— Start —

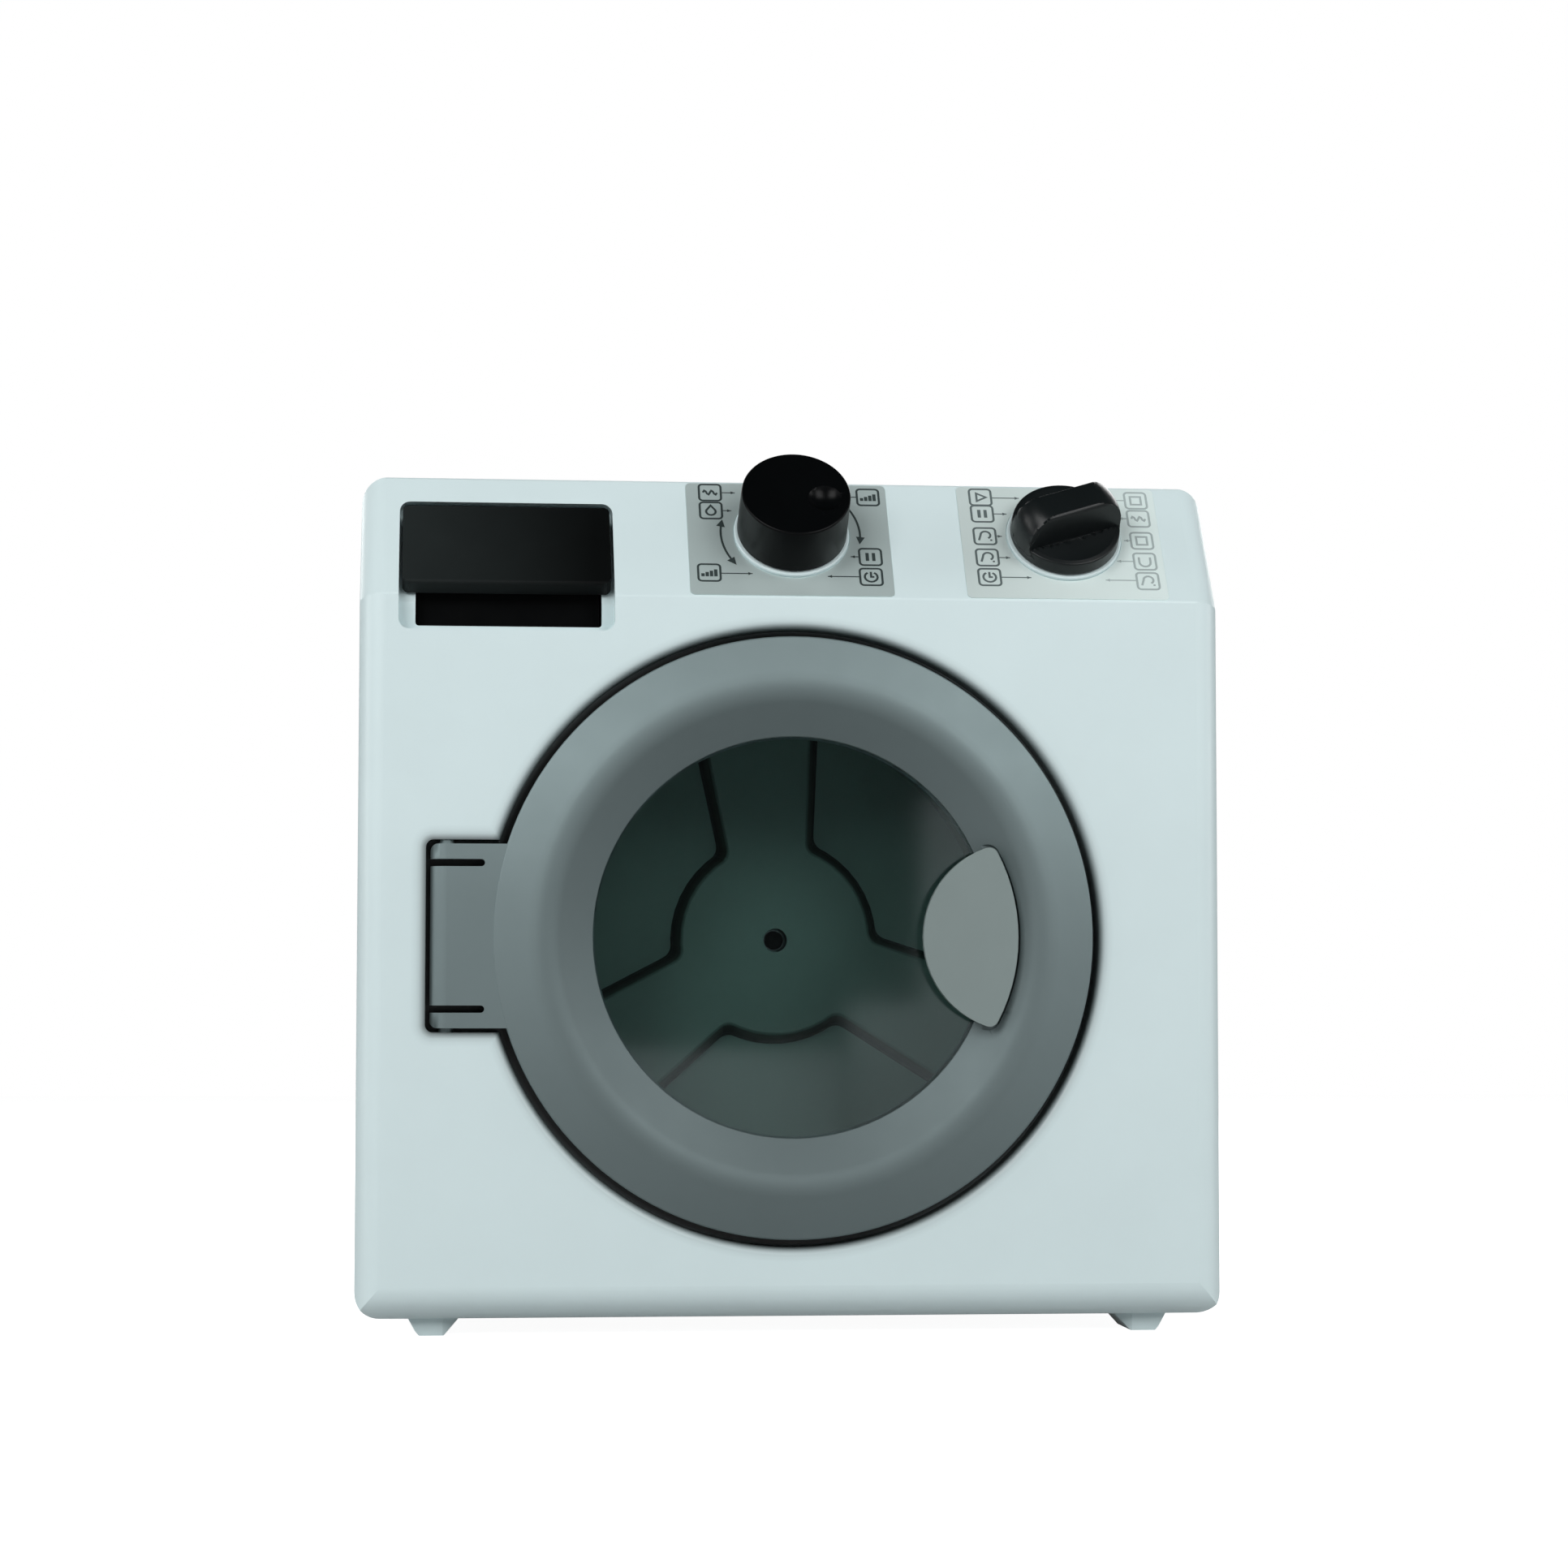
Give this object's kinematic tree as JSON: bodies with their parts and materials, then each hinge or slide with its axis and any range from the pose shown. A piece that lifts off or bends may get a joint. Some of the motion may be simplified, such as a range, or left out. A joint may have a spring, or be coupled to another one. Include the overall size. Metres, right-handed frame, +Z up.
{
  "type": "toy washing machine",
  "caption": "Front-loading toy washing machine with a hinged round glazed door, a geared tumbling drum, two turning knobs on a slanted panel and a pull-out drawer.",
  "frame": {"origin": "on the floor under the middle of the machine: the centre of the bounding box bottom face, in the plane of the feet", "axes": "+X to the right seen from the front, +Y from the door towards the back, +Z up"},
  "size_m": [0.24, 0.1538, 0.2448],
  "materials": {
    "body_white": "moulded plastic with a soft sheen",
    "door_grey": "moulded plastic, satin",
    "grip_grey": "moulded plastic, smooth",
    "window_clear": "clear moulded plastic, lightly tinted",
    "drum_grey": "moulded plastic, satin",
    "black_plastic": "moulded plastic with a soft sheen",
    "label_silver": "printed film, matt silver grey",
    "switch_grey": "moulded plastic, matt",
    "gear_cream": "natural nylon",
    "steel": "plain steel",
    "brass": "turned brass",
    "board_green": "lacquered laminate",
    "speaker_black": "paper cone in a plastic frame"
  },
  "bodies": {
    "cabinet": {"front_shell": "body_white", "rear_shell": "body_white", "case_screws": "steel", "battery_door": "body_white", "battery_screw": "steel", "battery_contacts": "steel", "tub": "switch_grey", "tub_screws": "steel", "drum_bearing": "brass", "idler_axle": "steel", "motor": "steel", "motor_screws": "steel", "gearbox_plate": "switch_grey", "gearbox_screws": "steel", "door_catch": "black_plastic", "catch_screws": "steel", "switch_left": "switch_grey", "switch_right": "switch_grey", "label_left": "label_silver", "label_right": "label_silver", "drawer_housing": "black_plastic", "drawer_screws": "steel", "circuit_board": "board_green", "board_screws": "steel", "speaker": "speaker_black", "speaker_clamps": "steel", "speaker_screws": "steel"},
    "door": {"door_ring": "door_grey", "door_backing": "door_grey", "door_window": "window_clear", "door_grip": "grip_grey", "door_hook": "door_grey", "door_screws": "steel"},
    "drum": {"drum": "drum_grey", "drum_star": "drum_grey", "drum_shaft": "steel", "drum_screw": "steel", "drum_gear": "gear_cream"},
    "idler": {"idler_gear": "gear_cream"},
    "rotor": {"motor_shaft": "steel", "motor_pinion": "brass"},
    "left_knob": {"knob_left": "black_plastic", "spindle_left": "steel"},
    "right_knob": {"knob_right": "black_plastic", "spindle_right": "steel"},
    "drawer": {"drawer_tray": "black_plastic", "drawer_front": "black_plastic"}
  },
  "joints": [
    {"name": "door_swing", "type": "hinge", "parent": "cabinet", "child": "door", "pos_m": [-0.0956, -0.06559, 0.1094], "axis": [0, 0, -1], "range_deg": [0, 105]},
    {"name": "drum_spin", "type": "hinge", "parent": "cabinet", "child": "drum", "pos_m": [0, -0.00809, 0.1094], "axis": [0, 1, 0], "continuous": true},
    {"name": "idler_spin", "type": "hinge", "parent": "cabinet", "child": "idler", "pos_m": [0.01846, 0.01191, 0.14137], "axis": [0, 1, 0], "continuous": true},
    {"name": "rotor_spin", "type": "hinge", "parent": "cabinet", "child": "rotor", "pos_m": [0.01222, 0.02191, 0.16467], "axis": [0, 1, 0], "continuous": true},
    {"name": "left_knob_turn", "type": "hinge", "parent": "cabinet", "child": "left_knob", "pos_m": [0.0004, -0.05455, 0.22283], "axis": [0, -0.8192, 0.5736], "range_deg": [-150, 150]},
    {"name": "right_knob_turn", "type": "hinge", "parent": "cabinet", "child": "right_knob", "pos_m": [0.0779, -0.05455, 0.22283], "axis": [0, -0.8192, 0.5736], "continuous": true},
    {"name": "drawer_slide", "type": "slide", "parent": "cabinet", "child": "drawer", "axis": [0, -1, 0], "range_m": [0, 0.038]}
  ],
  "couplings": [
    {"joint": "idler_spin", "follows": "drum_spin", "ratio": -6.6667},
    {"joint": "rotor_spin", "follows": "drum_spin", "ratio": 26.667}
  ]
}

— End —

YOUR GOAL
Which lines of the data above contain "frame"? Copy each one.

RESULT
Give this object's kinematic tree as JSON: bodies with their parts and materials, then each hinge or slide with its axis and any range from the pose shown. A piece that lifts off or bends may get a joint. Some of the motion may be simplified, such as a range, or left out. A joint may have a spring, or be coupled to another one. Include the overall size. Metres, right-handed frame, +Z up.
  "frame": {"origin": "on the floor under the middle of the machine: the centre of the bounding box bottom face, in the plane of the feet", "axes": "+X to the right seen from the front, +Y from the door towards the back, +Z up"},
    "speaker_black": "paper cone in a plastic frame"